Chakraborty proposed that the answer to both puzzles might lie in the thymus gland, a small organ in the chest. One of its jobs is to teach immature T cells to respond only to foreign proteins and ignore the host's own “self” proteins.

Each of the millions of T cell types is equipped with a surface receptor tuned to recognize a specific peptide. As part of their schooling, “student” T cells are exposed to fragments of the body's own proteins. “To become part of the army, each T cell has to pass two tests,” explains Chakraborty. “First, it must recognize and bind to at least one self-peptide-HLA complex on the surface of cells.” If the T cell doesn't do this, it is eliminated. “But second,” Chakraborty says, “it must not bind too strongly to any 'self' peptide in the body, because of the danger of autoimmunity.” These T cells, too, are eliminated.

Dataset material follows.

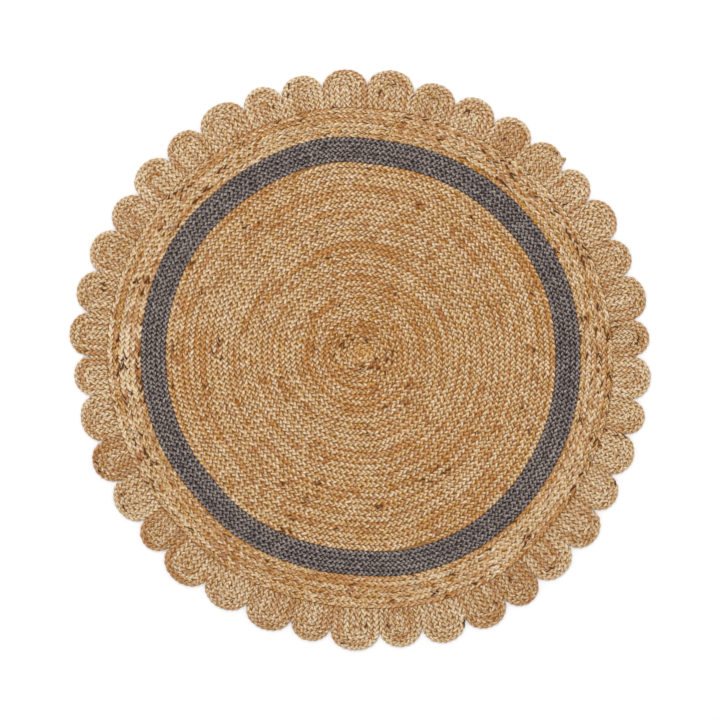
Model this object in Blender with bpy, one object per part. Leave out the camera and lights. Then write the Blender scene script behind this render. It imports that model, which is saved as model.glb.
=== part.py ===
"""A round plaited jute rug, 1.2 m across, lying flat.

Two flat plaits of natural jute are coiled clockwise from the middle, side by
side, and sewn edge to edge. Five rounds of grey-dyed plait and six more natural
rounds follow them, and forty scallops, each of plait folded into four nested
U-shaped rows, are sewn round the outside. A ridge of the coil is one turn of
its two plaits, and every other ridge is one plait.

Metres, +Z up. The origin is the coil's centre, on the surface the rug lies on.
Angles are in degrees, anticlockwise from +X as seen from above.
"""

import math
from collections import namedtuple

import bmesh
import bpy

MM = 0.001

# Driving dimensions.
SEWN_GAP = 0.3 * MM
BODY_CREST = 8.0 * MM
BODY_GROOVE = 6.2 * MM
SCALLOP_CREST = 7.2 * MM
SCALLOP_GROOVE = 5.6 * MM
SCALLOP_RIM = 4.0 * MM
COIL_TURNS = 17
BAND_ROUNDS = 5
BORDER_ROUNDS = 6
SCALLOP_ROWS = 4
BAND_WIDTH = 51 * MM
COIL_TAPER_TURNS = 0.075
COIL_END_SCALLOP = 10
SCALLOP_ROUND_END = 40 * MM
SCALLOP_ARC_STEPS = 8
FIRST_VALLEY_DEG = -0.5
SHARP_EDGE_DEG = 40

# The coil's inner turns are short, so they need fewer stations than the outer ones.
STATIONS_PER_SCALLOP = 2
COARSE_TURNS = 2
COARSE_STEP = 4
MIDDLE_TURNS = 11
MIDDLE_STEP = 2

# Hand-made, so not quite round: where the coiled field and the body's outer seam lie, in mm.
Section = namedtuple("Section", "angle field_edge seam")
SECTIONS = (
    Section(0, 403, 521),
    Section(20, 403, 517),
    Section(40, 398, 514),
    Section(60, 395, 508),
    Section(85, 393, 507),
    Section(98, 401, 512),
    Section(125, 398, 513),
    Section(150, 403, 518),
    Section(180, 403, 524),
    Section(205, 403, 519),
    Section(221, 400, 518),
    Section(232, 404, 520),
    Section(268, 405, 524),
    Section(281, 414, 531),
    Section(300, 418, 539),
    Section(320, 414, 529),
    Section(340, 409, 527),
)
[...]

Chakroborty used computational methods to model the selection process in the thymus. The computer modeling showed that T cells that encountered the smallest number of self-peptides in the thymus became the most cross-reactive to viral mutations that are a characteristic of HIV; those that encountered and recognized the largest number turned out to be the least able to do this.

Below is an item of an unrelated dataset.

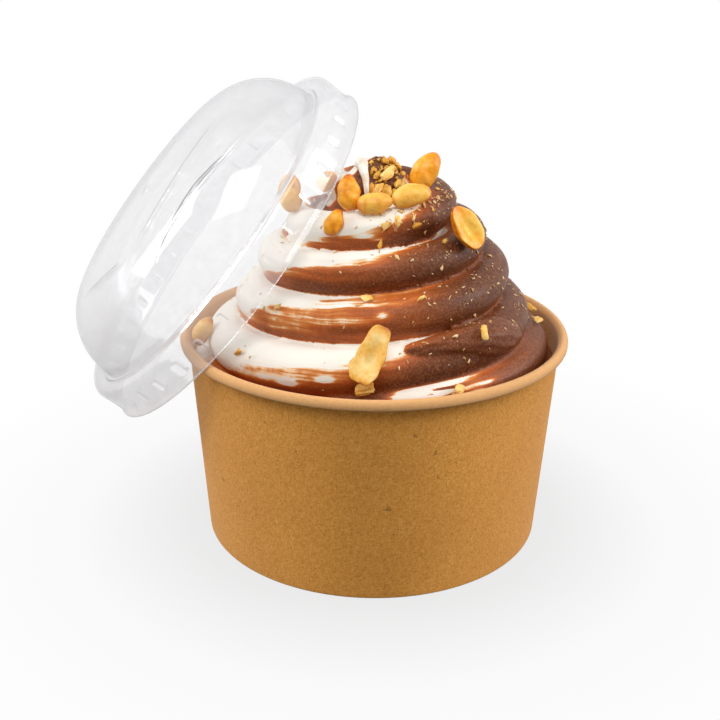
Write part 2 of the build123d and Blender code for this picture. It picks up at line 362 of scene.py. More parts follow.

When the computer model matched these findings to different HLA types and experimental data, the pieces fell into place. Immune armies whose development is influenced by HLA-B57 molecules have larger squads of T cells that are more cross-reactive because the young T cells encountered fewer self-peptides during their thymic education. These T cells are predicted to bind more strongly in a few key places to peptides on an HIV-infected cell – giving them more viral-controlling potency. Further, they are predicted to recognize mutants of those peptides – giving them an edge over the virus’s evolution. Both of these predictions are supported by published data.

Finally, the researchers applied these findings to data previously gathered on 1,110 elite controllers and 628 “progressors” whose blood contained large amounts of virus. The findings were as predicted: Smaller numbers of self-antigens encountered in the thymus and a greater proportion of cross-reactive T cells correlated with HLA types of individuals who strongly controlled the virus. And larger numbers of self-antigens encountered, along with smaller ratios of cross-reactive T cells correlated with HLA types of people whose HIV infection progressed rapidly.

The findings also provide an explanation for the vulnerability of elite controllers to having autoimmune reactions. Because the T cells are more cross-reactive, they are prone to over-respond and mistakenly attack self-peptides in normal tissues of an individual.

Walker and Chakraborty are continuing to explore the details of how the cross-reactive T cells so rapidly and forcefully seek out and kill HIV-infected cells. They are optimistic that what they find could help in the search for an elusive vaccine for preventing HIV disease.